Binary Search Tree

you will create an AVL Tree
and a menu driven main files


copy all the files provided for you
copy over your BST.h and your main1.cpp file from your BST homework
over from your tested and fully functional BST homework

do a search and replace in your main and BST.h
replace BST with AVL
rename BST.h to AVL.h

you will then need to add the following functions to your AVL class 



you will then need to modify your InsertSubtree function so that it returns a Node *

EVERY SINGLE TIME you call InsertSubtree you will need to set the node * that you used as a parameter to the value the funtion returns.
ie 
root = InsertSubtree(root, 123 )
or 
node->left = InsertSubtree(node->left, 123)
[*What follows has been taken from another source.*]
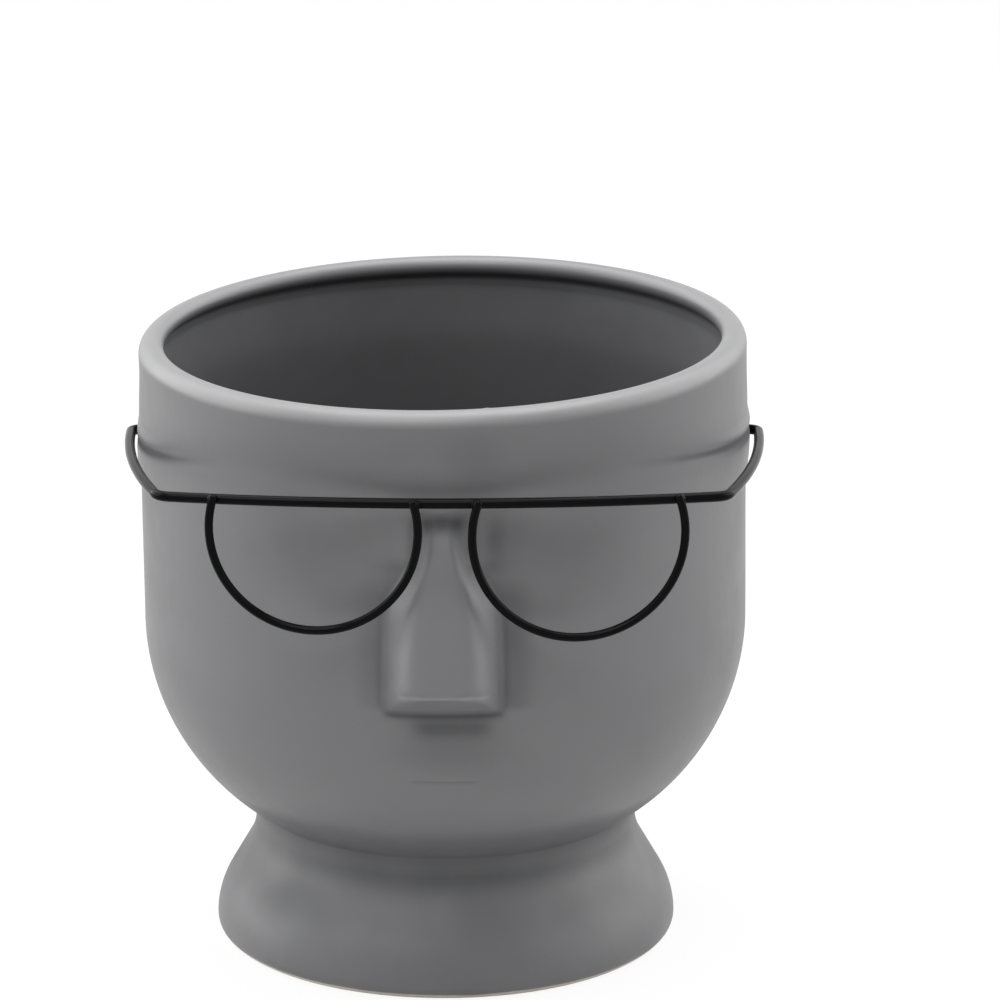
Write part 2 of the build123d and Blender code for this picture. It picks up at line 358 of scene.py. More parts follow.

this will afford you the posibility of rotating the nodes inside the insert function 

The insert will be very similar to the BST insert but dont return ANYTHING or leave the function after an insert, the only return will be at then end of one of the below 4 senarios


after you have made the changes to the return type and have tested that is is working properly

add in the following logic to balance the tree AFTER your existing insert logic


        // so now we need to balance the tree
        // create a couple bool variables left_taller and right_taller
        // use the height function to calculate if the right or left
				// side of the current node is taller   
        // they are true if the difference in height is more than 1


        // LL scenario
        // the left side is taller AND the value that was just added is
        // smaller than the value in the left child node
        // action: 
        // rotate the current node to the right
        // return the current node


        // LR scenario
        // the left side is taller AND the value just added is
        // larger than the value in the left child node 
        // action:
        // rotate left child node to the left  
        // then rotate the current node to the right 
        // return the current node


        // RR scenario
        // the right side is taller AND the value that was just added is
        // larger than the value in the right child node
        // action: 
        // rotate the current node to the left
        // return the current node


        // RL scenario
        // the right side is taller AND the value just added is
        // less than the value in the right child node 
        // action:
        // rotate right child node to the right 
        // then rotate the current node to the left
        // return the current node
	


the output when testing should match that of the runable examples
there are 4 int type testfiles in the lab directory that are designed specifically to test the AVL funcionality 

testRR
i50i40i60i55i35i70i80d35i65px

testRL
i50i40i60i35i70i55i58d35i52px

testLL
i50i60i25i65i30i20i15d65i22px

testLR
i50i60i25i65i30i20i27d65i33px


all of these files needs to produce a FULL and BALANCED tree